[Begin Dataset]

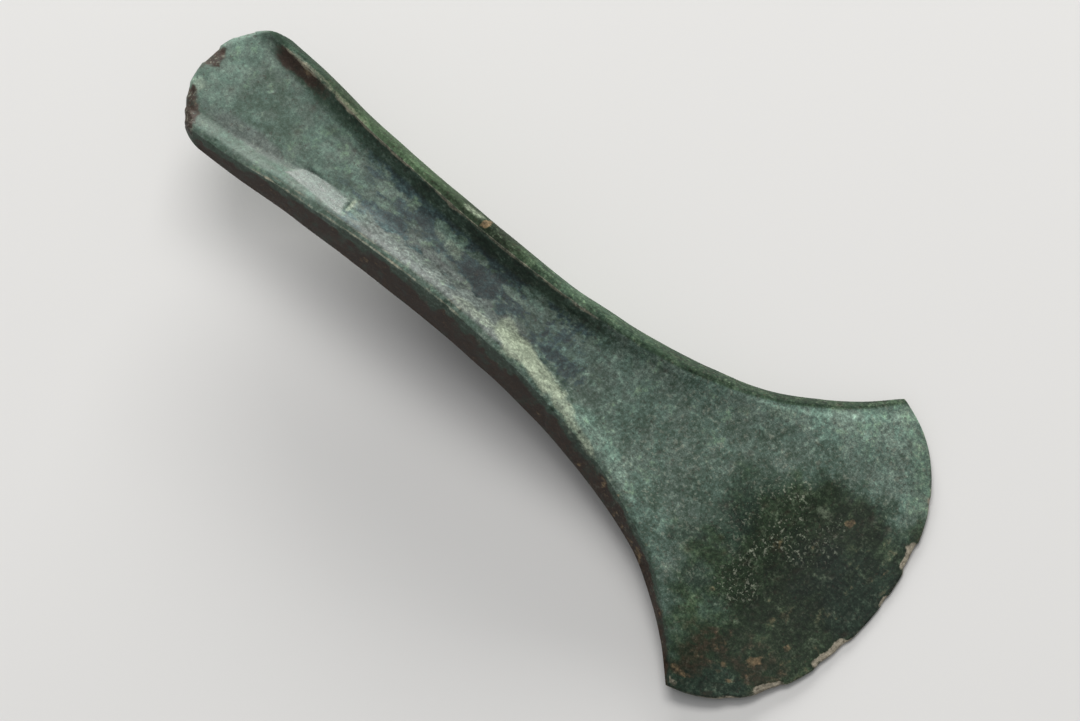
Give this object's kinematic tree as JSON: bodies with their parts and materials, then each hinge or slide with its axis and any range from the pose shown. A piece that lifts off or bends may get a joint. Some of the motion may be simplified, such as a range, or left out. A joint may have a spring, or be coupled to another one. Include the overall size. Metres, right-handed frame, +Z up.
{
  "type": "flanged axe head",
  "caption": "Flanged (tanged) bronze axe head, one solid casting: slender body with high side flanges on both faces, rounded butt and widely splayed half-round blade.",
  "frame": {"origin": "bottom centre of the head's box as it lies at rest on its lower flanges' crests and the cutting end of its blade", "axes": "+X from the butt to the cutting edge, +Y across the width, +Z up; the middle plane dips 6.4 degrees towards the blade"},
  "size_m": [0.1987, 0.0856, 0.0271],
  "materials": {
    "bronze": "old cast and hammered bronze with an uneven grey-green patina"
  },
  "bodies": {
    "root": {"axe_head": "bronze"}
  },
  "joints": []
}
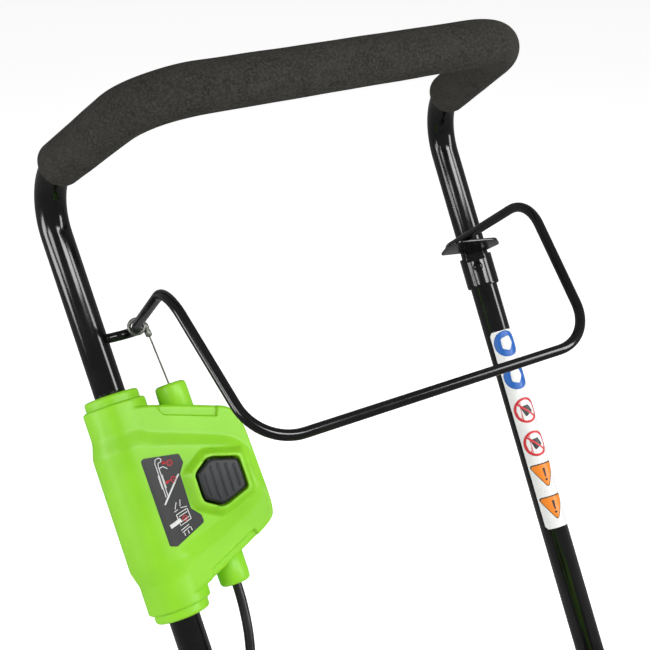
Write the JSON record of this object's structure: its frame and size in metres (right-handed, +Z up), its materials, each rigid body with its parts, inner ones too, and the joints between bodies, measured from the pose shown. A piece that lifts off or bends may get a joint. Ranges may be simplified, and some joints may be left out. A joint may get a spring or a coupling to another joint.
{
  "type": "cordless reel mower",
  "caption": "Cordless reel mower with a folding tube handle, foam grip, bail switch, powered cutting reel, two wheels and a rear roller.",
  "frame": {"origin": "middle of the mower's footprint, on the ground", "axes": "+X to the operator's left, which is the side away from the switch box; -Y is the direction of travel; +Z up"},
  "size_m": [0.528, 0.8508, 1.0061],
  "materials": {
    "gloss_paint": "gloss black powder coat",
    "black_paint": "satin black paint",
    "foam": "matt closed-cell foam",
    "nylon": "natural nylon",
    "zinc": "bright zinc plate",
    "green_plastic": "satin lime green moulding",
    "decal": "printed plastic film",
    "label": "printed vinyl label",
    "black_plastic": "fine texture moulding",
    "lead": "smooth rubber sheath",
    "wire": "stranded steel wire",
    "spring_steel": "drawn spring wire",
    "button_rubber": "soft ribbed rubber",
    "motor_steel": "phosphated steel",
    "belt_rubber": "ribbed belt",
    "bearing_steel": "ground steel",
    "blade_steel": "hardened and ground",
    "battery_plastic": "textured moulding",
    "key_plastic": "orange moulding",
    "pulley_aluminium": "machined",
    "tyre": "moulded tread rubber",
    "roller_plastic": "smooth polyethylene"
  },
  "bodies": {
    "deck": {"lead_deck_loop": "lead", "side_plate_left": "black_paint", "side_plate_right": "black_paint", "tie_rods": "zinc", "handle_pins": "zinc", "hood": "green_plastic", "battery_tray": "black_plastic", "motor_can": "motor_steel", "belt_cover": "black_plastic", "drive_belt": "belt_rubber", "reel_bearings": "bearing_steel", "reel_shield": "black_paint", "bedknife": "blade_steel", "bed_bar": "black_paint", "wheel_axles": "zinc", "lid_pin": "zinc"},
    "lower_handle": {"lower_tube_left": "gloss_paint", "lower_tube_right": "gloss_paint", "lower_brace": "gloss_paint", "fold_brackets": "black_paint", "fold_bolts": "zinc", "lead_fold_loop": "lead", "lead_lower": "lead", "lead_clips_lower": "black_plastic"},
    "upper_handle": {"upper_tube": "gloss_paint", "foam_grip": "foam", "bail_bushes": "nylon", "stop_bracket": "black_paint", "bracket_screw": "zinc", "switch_front_shell": "green_plastic", "switch_rear_shell": "green_plastic", "switch_screws": "zinc", "boots": "green_plastic", "switch_decal": "decal", "tube_label": "label", "micro_switch": "black_plastic", "lead_upper": "lead", "lead_clips_upper": "black_plastic"},
    "bail": {"bail_rod": "gloss_paint", "wire_hook": "zinc", "pull_wire": "wire"},
    "slider": {"switch_slider": "nylon", "slider_spring": "spring_steel"},
    "button": {"lock_button": "button_rubber"},
    "left_knob": {"fold_knob_left": "black_plastic"},
    "right_knob": {"fold_knob_right": "black_plastic"},
    "lid": {"battery_lid": "black_plastic"},
    "battery": {"battery_pack": "battery_plastic"},
    "key": {"safety_key": "key_plastic"},
    "reel": {"reel_shaft": "blade_steel", "reel_spiders": "black_paint", "reel_blades": "blade_steel", "reel_pulley": "pulley_aluminium"},
    "motor": {"motor_rotor": "motor_steel"},
    "left_wheel": {"left_hub": "green_plastic", "left_tyre": "tyre"},
    "right_wheel": {"right_hub": "green_plastic", "right_tyre": "tyre"},
    "arms": {"height_arms": "black_paint"},
    "rear_roller": {"roller": "roller_plastic"}
  },
  "joints": [
    {"name": "handle_tilt", "type": "hinge", "parent": "deck", "child": "lower_handle", "pos_m": [0, -0.12551, 0.15], "axis": [1, 0, 0], "range_deg": [0, 34], "deforming": ["lead_deck_loop"]},
    {"name": "handle_fold", "type": "hinge", "parent": "lower_handle", "child": "upper_handle", "pos_m": [0, 0.06873, 0.40407], "axis": [1, 0, 0], "range_deg": [0, 115], "deforming": ["lead_fold_loop"]},
    {"name": "bail_squeeze", "type": "hinge", "parent": "upper_handle", "child": "bail", "pos_m": [0, 0.34797, 0.76928], "axis": [-1, 0, 0], "range_deg": [0, 59], "stiffness_Nm_per_rad": 0.9, "springref_deg": -40.11, "deforming": ["pull_wire"]},
    {"name": "slider_travel", "type": "slide", "parent": "upper_handle", "child": "slider", "axis": [-0.034, 0.607, 0.794], "range_m": [0, 0.0175], "deforming": ["slider_spring"]},
    {"name": "button_press", "type": "slide", "parent": "upper_handle", "child": "button", "axis": [0, 0.7944, -0.6074], "range_m": [0, 0.004], "stiffness_N_per_m": 500, "springref_m": -0.006},
    {"name": "left_knob_turn", "type": "hinge", "parent": "lower_handle", "child": "left_knob", "pos_m": [-0.17275, 0.06873, 0.40407], "axis": [-1, 0, 0], "continuous": true},
    {"name": "right_knob_turn", "type": "hinge", "parent": "lower_handle", "child": "right_knob", "pos_m": [0.17275, 0.06873, 0.40407], "axis": [1, 0, 0], "continuous": true},
    {"name": "lid_open", "type": "hinge", "parent": "deck", "child": "lid", "pos_m": [0, -0.24151, 0.26264], "axis": [1, 0, 0], "range_deg": [0, 120]},
    {"name": "battery_out", "type": "slide", "parent": "deck", "child": "battery", "axis": [0, 0, 1], "range_m": [0, 0.085]},
    {"name": "key_out", "type": "slide", "parent": "deck", "child": "key", "axis": [0, 0, 1], "range_m": [0, 0.03]},
    {"name": "reel_spin", "type": "hinge", "parent": "deck", "child": "reel", "pos_m": [0, -0.34351, 0.10764], "axis": [1, 0, 0], "continuous": true},
    {"name": "motor_spin", "type": "hinge", "parent": "deck", "child": "motor", "pos_m": [0, -0.27751, 0.20764], "axis": [1, 0, 0], "continuous": true},
    {"name": "left_wheel_spin", "type": "hinge", "parent": "deck", "child": "left_wheel", "pos_m": [-0.238, -0.26551, 0.12], "axis": [1, 0, 0], "continuous": true},
    {"name": "right_wheel_spin", "type": "hinge", "parent": "deck", "child": "right_wheel", "pos_m": [0.238, -0.26551, 0.12], "axis": [1, 0, 0], "continuous": true},
    {"name": "height_adjust", "type": "hinge", "parent": "deck", "child": "arms", "pos_m": [0, -0.18051, 0.052], "axis": [1, 0, 0], "range_deg": [0, 16]},
    {"name": "roller_spin", "type": "hinge", "parent": "arms", "child": "rear_roller", "pos_m": [0, -0.13051, 0.025], "axis": [1, 0, 0], "continuous": true}
  ],
  "couplings": [
    {"joint": "motor_spin", "follows": "reel_spin", "ratio": 2.6667},
    {"joint": "slider_travel", "follows": "bail_squeeze", "m_per_rad": 0.0166},
    {"joint": "battery_out", "follows": "lid_open", "m_per_rad": 0.040585}
  ]
}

[End Dataset]

Return the lines of the records that include the string "joints".

  "joints": []
Write the JSON record of this object's structure: its frame and size in metres (right-handed, +Z up), its materials, each rigid body with its parts, inner ones too, and the joints between bodies, measured from the pose shown. A piece that lifts off or bends may get a joint. Ranges may be simplified, and some joints may be left out. A joint may get a spring or a coupling to another joint.
  "joints": [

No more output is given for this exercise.